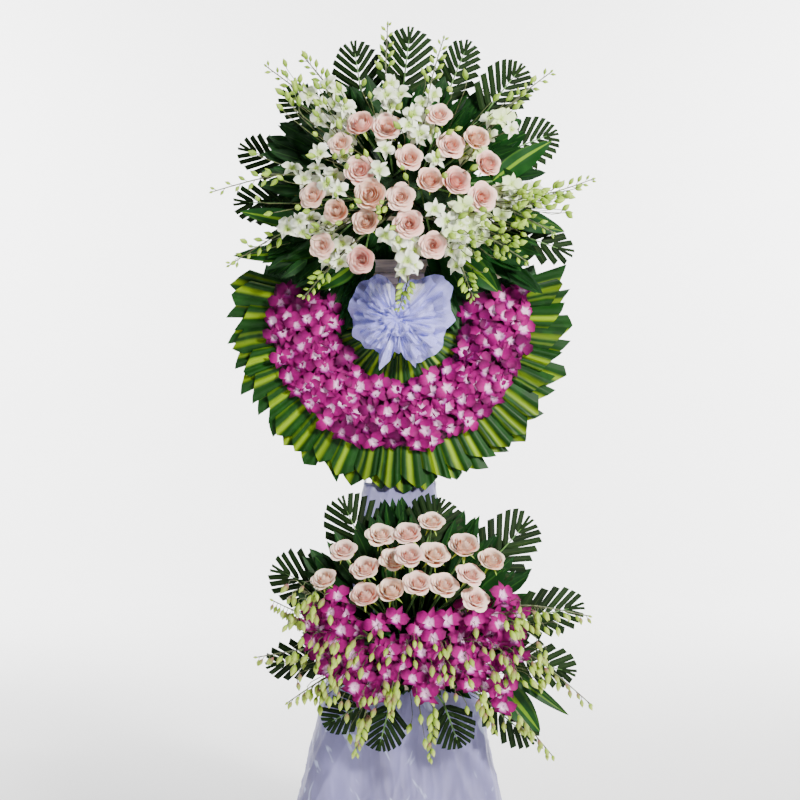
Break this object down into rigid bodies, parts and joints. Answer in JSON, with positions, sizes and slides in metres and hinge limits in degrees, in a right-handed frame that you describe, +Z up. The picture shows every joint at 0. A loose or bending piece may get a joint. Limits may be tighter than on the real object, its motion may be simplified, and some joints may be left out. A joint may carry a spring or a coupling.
{
  "type": "funeral flower stand",
  "caption": "Wooden easel with a cloth skirt carrying a half-ring wreath of leaves and orchids with a net bow, between two arrangements of roses, orchid sprays and palm fronds.",
  "frame": {"origin": "on the floor under the middle of the stand's bounding box", "axes": "+Z up, the front with the flowers faces -Y, +X is to the right of someone facing the front"},
  "size_m": [0.7911, 0.7531, 1.7798],
  "materials": {
    "weathered_wood": "weathered, unpainted",
    "floral_foam": "matte green foam",
    "skirt_cloth": "satin cloth, wrinkled",
    "bow_net": "fine net",
    "palm_green": "satin leaf",
    "striped_leaf_green": "satin leaf with a yellow-green stripe",
    "pale_pink_petal": "soft petal",
    "white_orchid_petal": "soft petal",
    "purple_orchid_petal": "soft petal"
  },
  "bodies": {
    "root": {"front_leg_left": "weathered_wood", "front_leg_right": "weathered_wood", "post": "weathered_wood", "rear_leg": "weathered_wood", "slat_lower": "weathered_wood", "slat_upper": "weathered_wood", "front_rail": "weathered_wood", "tie_rail": "weathered_wood", "lower_shelf": "weathered_wood", "upper_bracket": "weathered_wood", "wreath_board": "floral_foam", "upper_foam": "floral_foam", "lower_foam": "floral_foam", "skirt": "skirt_cloth", "net_bow": "bow_net", "frond_top_left": "palm_green", "frond_top": "palm_green", "frond_top_right": "palm_green", "frond_upper_right": "palm_green", "frond_right": "palm_green", "frond_upper_left": "palm_green", "frond_left": "palm_green", "frond_lower_right": "palm_green", "lower_frond_left": "palm_green", "lower_frond_top_left": "palm_green", "lower_frond_top": "palm_green", "lower_frond_upper_right": "palm_green", "lower_frond_right": "palm_green", "lower_frond_bottom_left": "palm_green", "lower_frond_bottom_right": "palm_green", "outer_leaves_1": "striped_leaf_green", "outer_leaves_2": "striped_leaf_green", "outer_leaves_3": "striped_leaf_green", "inner_leaves_1": "striped_leaf_green", "inner_leaves_2": "striped_leaf_green", "inner_leaves_3": "striped_leaf_green", "broad_leaves_left": "striped_leaf_green", "broad_leaves_right": "striped_leaf_green", "broad_leaves_below": "striped_leaf_green", "lower_broad_leaves": "striped_leaf_green", "upper_roses_left": "pale_pink_petal", "upper_roses_top": "pale_pink_petal", "upper_roses_middle": "pale_pink_petal", "upper_roses_right": "pale_pink_petal", "lower_roses_left": "pale_pink_petal", "lower_roses_right": "pale_pink_petal", "white_sprays_upper_left": "white_orchid_petal", "white_sprays_top": "white_orchid_petal", "white_sprays_right": "white_orchid_petal", "white_sprays_left": "white_orchid_petal", "white_sprays_hanging": "white_orchid_petal", "white_sprays_lower_right": "white_orchid_petal", "purple_band_1": "purple_orchid_petal", "purple_band_2": "purple_orchid_petal", "purple_band_3": "purple_orchid_petal", "purple_sprays_left": "purple_orchid_petal", "purple_sprays_lower_left": "purple_orchid_petal", "purple_sprays_middle": "purple_orchid_petal", "purple_sprays_lower_right": "purple_orchid_petal", "purple_sprays_right": "purple_orchid_petal"}
  },
  "joints": []
}
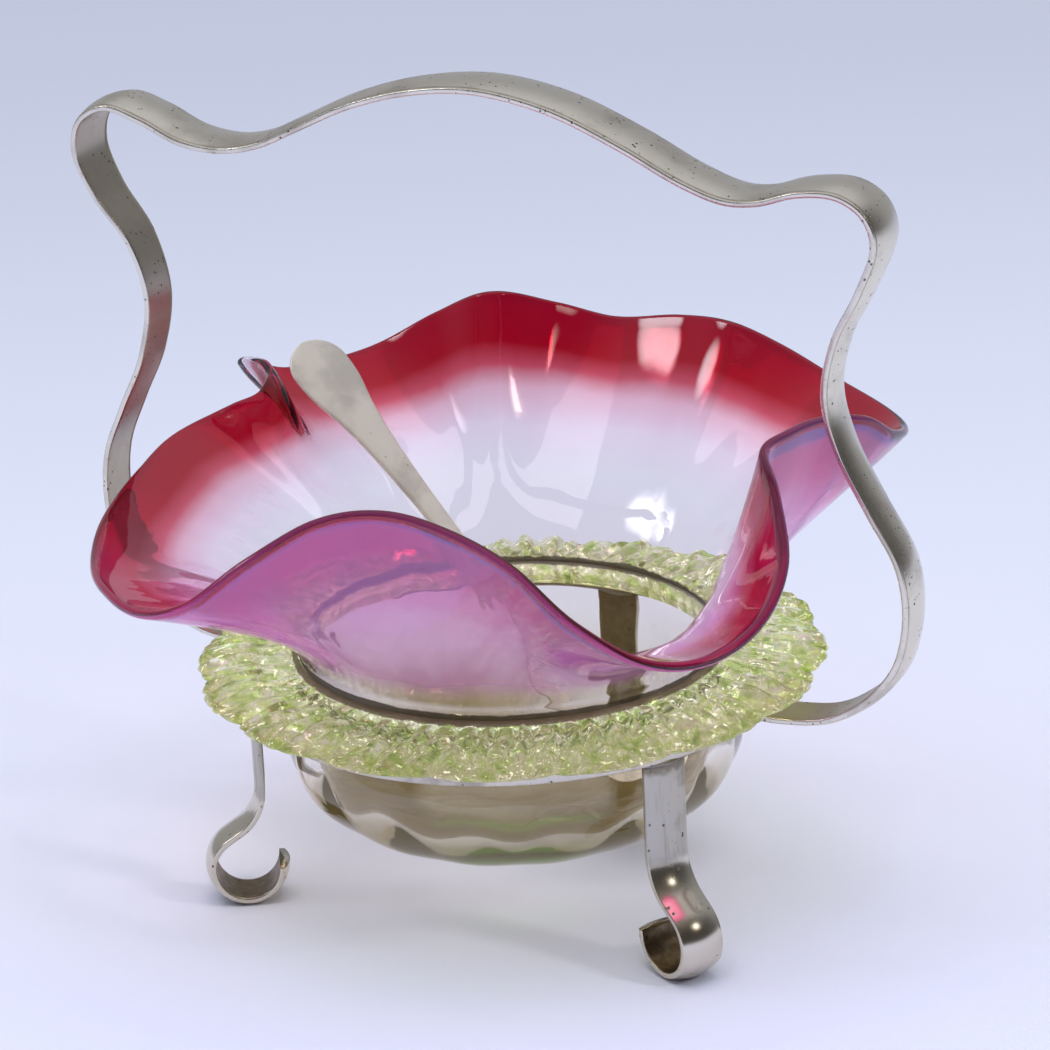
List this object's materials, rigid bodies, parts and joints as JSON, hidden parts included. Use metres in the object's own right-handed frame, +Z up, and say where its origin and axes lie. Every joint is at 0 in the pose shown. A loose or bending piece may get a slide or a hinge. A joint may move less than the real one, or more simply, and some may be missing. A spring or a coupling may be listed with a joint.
{
  "type": "preserve dish",
  "caption": "Ruffled glass preserve dish whose glass frill sits in the hoop of a plated three-legged stand with a wavy fixed handle, with a preserve spoon resting in it.",
  "frame": {"origin": "on the table under the centre of the stand's hoop", "axes": "+Z up, +X along the plane of the handle towards its right side, +Y towards the back leg"},
  "size_m": [0.2082, 0.1824, 0.1957],
  "materials": {
    "silver_plate": "worn silver plate, warm grey, with small dark pits and brown tarnish in the hollows",
    "solder": "dull plated solder",
    "spoon_silver": "matt worn silver plate",
    "cranberry_glass": "clear glass shading to cranberry at the rim, opalescent outside",
    "green_glass": "pale yellow-green clear glass, ribbed"
  },
  "bodies": {
    "stand": {"hoop": "silver_plate", "handle": "silver_plate", "leg_front_right": "silver_plate", "leg_back": "silver_plate", "leg_front_left": "silver_plate", "solder_leg_front_right": "solder", "solder_leg_back": "solder", "solder_leg_front_left": "solder", "solder_handle_right": "solder", "solder_handle_left": "solder"},
    "dish": {"glass_dish": "cranberry_glass", "glass_frill": "green_glass"},
    "spoon": {"spoon": "spoon_silver"}
  },
  "joints": [
    {"name": "dish_lift", "type": "slide", "parent": "stand", "child": "dish", "axis": [0, 0, 1], "range_m": [0, 0.013]},
    {"name": "spoon_lift", "type": "slide", "parent": "dish", "child": "spoon", "axis": [-0.5019, 0.0502, 0.8635], "range_m": [0, 0.12]}
  ]
}
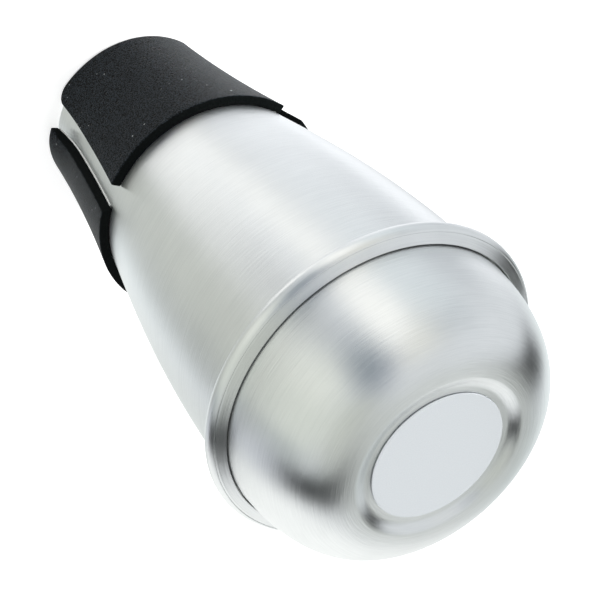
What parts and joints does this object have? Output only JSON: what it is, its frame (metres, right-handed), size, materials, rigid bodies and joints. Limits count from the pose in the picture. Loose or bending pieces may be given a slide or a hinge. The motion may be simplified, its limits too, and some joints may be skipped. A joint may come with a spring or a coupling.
{
  "type": "practice mute",
  "caption": "Closed spun aluminium mute for a small brass instrument: tapered neck with foam pads, bead ring and domed end cap with a bare round badge.",
  "frame": {"origin": "centre of the neck's mouth, on the surface that the mute stands on", "axes": "+Z along the mute's axis from the mouth to the domed end; -Y through the front foam pad, within two degrees of its middle"},
  "size_m": [0.062, 0.062, 0.112],
  "materials": {
    "spun_aluminium": "satin, spun, with fine lines round the axis",
    "badge_silver": "smooth pale silver, unprinted",
    "black_foam": "matt closed-cell foam with fine pinholes",
    "adhesive_film": "pale double-sided film",
    "clear_adhesive": "cured clear adhesive"
  },
  "bodies": {
    "root": {"body_shell": "spun_aluminium", "rim_ring": "spun_aluminium", "end_dome": "spun_aluminium", "body_bond": "clear_adhesive", "dome_bond": "clear_adhesive", "badge_adhesive": "adhesive_film", "badge_disc": "badge_silver", "pad_tape_front": "adhesive_film", "foam_pad_front": "black_foam", "pad_tape_right": "adhesive_film", "foam_pad_right": "black_foam", "pad_tape_left": "adhesive_film", "foam_pad_left": "black_foam"}
  },
  "joints": []
}
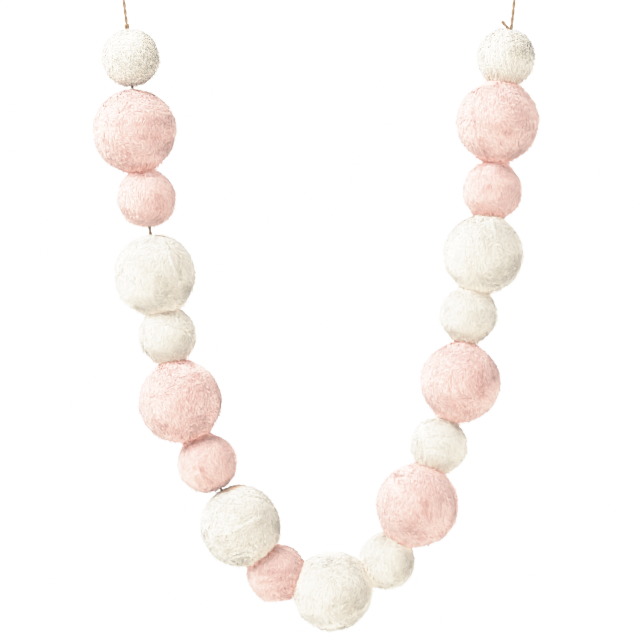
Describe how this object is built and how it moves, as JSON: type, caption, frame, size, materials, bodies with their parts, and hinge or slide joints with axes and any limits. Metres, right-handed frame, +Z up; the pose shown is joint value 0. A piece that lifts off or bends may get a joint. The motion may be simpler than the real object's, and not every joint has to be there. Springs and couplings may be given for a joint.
{
  "type": "fur garland",
  "caption": "Hanging garland of soft faux-fur balls in two sizes, blush pink and cream white, threaded on jute twine with a tied loop at each end.",
  "frame": {"origin": "inside the left hanging loop, under its top, where a nail or hook would bear", "axes": "+X from the left loop to the right one, +Y away from the viewer, +Z up"},
  "size_m": [0.4471, 0.0841, 0.6843],
  "materials": {
    "white_faux_fur": "short dense cream-white faux fur, brushed in patches",
    "pink_faux_fur": "short dense blush-pink faux fur, brushed in patches",
    "jute_twine": "two-ply natural jute twine, dry and slightly hairy"
  },
  "bodies": {
    "root": {"ball_01_white": "white_faux_fur", "ball_02_pink": "pink_faux_fur", "ball_03_pink": "pink_faux_fur", "ball_04_white": "white_faux_fur", "ball_05_white": "white_faux_fur", "ball_06_pink": "pink_faux_fur", "ball_07_pink": "pink_faux_fur", "ball_08_white": "white_faux_fur", "ball_09_pink": "pink_faux_fur", "ball_10_white": "white_faux_fur", "ball_11_white": "white_faux_fur", "ball_12_pink": "pink_faux_fur", "ball_13_white": "white_faux_fur", "ball_14_pink": "pink_faux_fur", "ball_15_white": "white_faux_fur", "ball_16_white": "white_faux_fur", "ball_17_pink": "pink_faux_fur", "ball_18_pink": "pink_faux_fur", "ball_19_white": "white_faux_fur", "twine_through_balls": "jute_twine", "twine_left_stop_knot": "jute_twine", "twine_left_end": "jute_twine", "twine_left_loop_knot": "jute_twine", "twine_left_loop": "jute_twine", "twine_right_end": "jute_twine", "twine_right_loop_knot": "jute_twine", "twine_right_loop": "jute_twine", "twine_tail": "jute_twine"}
  },
  "joints": []
}
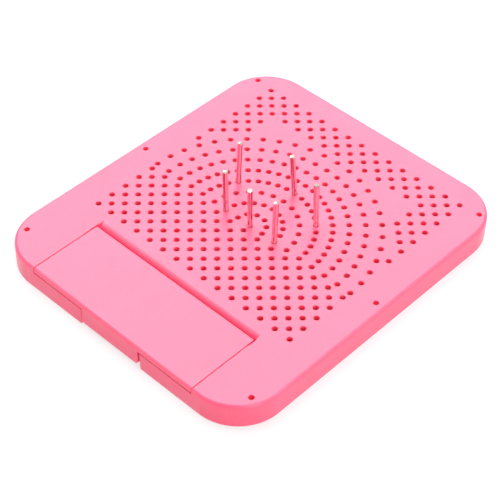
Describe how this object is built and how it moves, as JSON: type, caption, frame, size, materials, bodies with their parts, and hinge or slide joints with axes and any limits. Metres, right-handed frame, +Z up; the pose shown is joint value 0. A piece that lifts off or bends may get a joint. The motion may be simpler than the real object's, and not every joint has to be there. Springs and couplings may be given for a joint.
{
  "type": "paper quilling pin board",
  "caption": "Flat hollow pin board for paper quilling: round-cornered perforated top, loose steel pins standing in its holes, and a hinged lid over a pin store along one edge.",
  "frame": {"origin": "middle of the board's underside, where it rests on a table", "axes": "+Z up out of the perforated face, +Y along the board's long side away from the storage lid, +X to the right when the lid is towards the viewer"},
  "size_m": [0.1226, 0.1424, 0.0285],
  "materials": {
    "board_plastic": "fine satin moulded pink plastic",
    "lid_plastic": "fine satin moulded pink plastic",
    "pin_steel": "bright drawn wire with sheared ends"
  },
  "bodies": {
    "board": {"board_shell": "board_plastic", "base_plate": "board_plastic", "spare_pin_1": "pin_steel", "spare_pin_2": "pin_steel", "spare_pin_3": "pin_steel", "spare_pin_4": "pin_steel", "spare_pin_5": "pin_steel", "spare_pin_6": "pin_steel", "spare_pin_7": "pin_steel", "spare_pin_8": "pin_steel", "spare_pin_9": "pin_steel", "spare_pin_10": "pin_steel", "spare_pin_11": "pin_steel", "spare_pin_12": "pin_steel", "spare_pin_13": "pin_steel"},
    "lid": {"storage_lid": "lid_plastic"},
    "pin_1": {"standing_pin_1": "pin_steel"},
    "pin_2": {"standing_pin_2": "pin_steel"},
    "pin_3": {"standing_pin_3": "pin_steel"},
    "pin_4": {"standing_pin_4": "pin_steel"},
    "pin_5": {"standing_pin_5": "pin_steel"},
    "pin_6": {"standing_pin_6": "pin_steel"}
  },
  "joints": [
    {"name": "lid_hinge", "type": "hinge", "parent": "board", "child": "lid", "pos_m": [0, -0.0432, 0.0074], "axis": [-1, 0, 0], "range_deg": [0, 110]},
    {"name": "pin_1_pull", "type": "slide", "parent": "board", "child": "pin_1", "axis": [-0.0106, 0.0459, 0.9989], "range_m": [0, 0.009]},
    {"name": "pin_2_pull", "type": "slide", "parent": "board", "child": "pin_2", "axis": [-0.0516, -0.0614, 0.9968], "range_m": [0, 0.009]},
    {"name": "pin_3_pull", "type": "slide", "parent": "board", "child": "pin_3", "axis": [-0.0237, -0.0111, 0.9997], "range_m": [0, 0.009]},
    {"name": "pin_4_pull", "type": "slide", "parent": "board", "child": "pin_4", "axis": [0.0293, -0.0575, 0.9979], "range_m": [0, 0.009]},
    {"name": "pin_5_pull", "type": "slide", "parent": "board", "child": "pin_5", "axis": [-0.0244, 0.0423, 0.9988], "range_m": [0, 0.009]},
    {"name": "pin_6_pull", "type": "slide", "parent": "board", "child": "pin_6", "axis": [-0.0737, 0.0268, 0.9969], "range_m": [0, 0.009]}
  ]
}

◆ ◆ ◆ ◆

=== REQUEST ===
Which lines of the material contain the string "sizes"? List each of them.

=== FINAL RESULT ===
Break this object down into rigid bodies, parts and joints. Answer in JSON, with positions, sizes and slides in metres and hinge limits in degrees, in a right-handed frame that you describe, +Z up. The picture shows every joint at 0. A loose or bending piece may get a joint. Limits may be tighter than on the real object, its motion may be simplified, and some joints may be left out. A joint may carry a spring or a coupling.
  "caption": "Hanging garland of soft faux-fur balls in two sizes, blush pink and cream white, threaded on jute twine with a tied loop at each end.",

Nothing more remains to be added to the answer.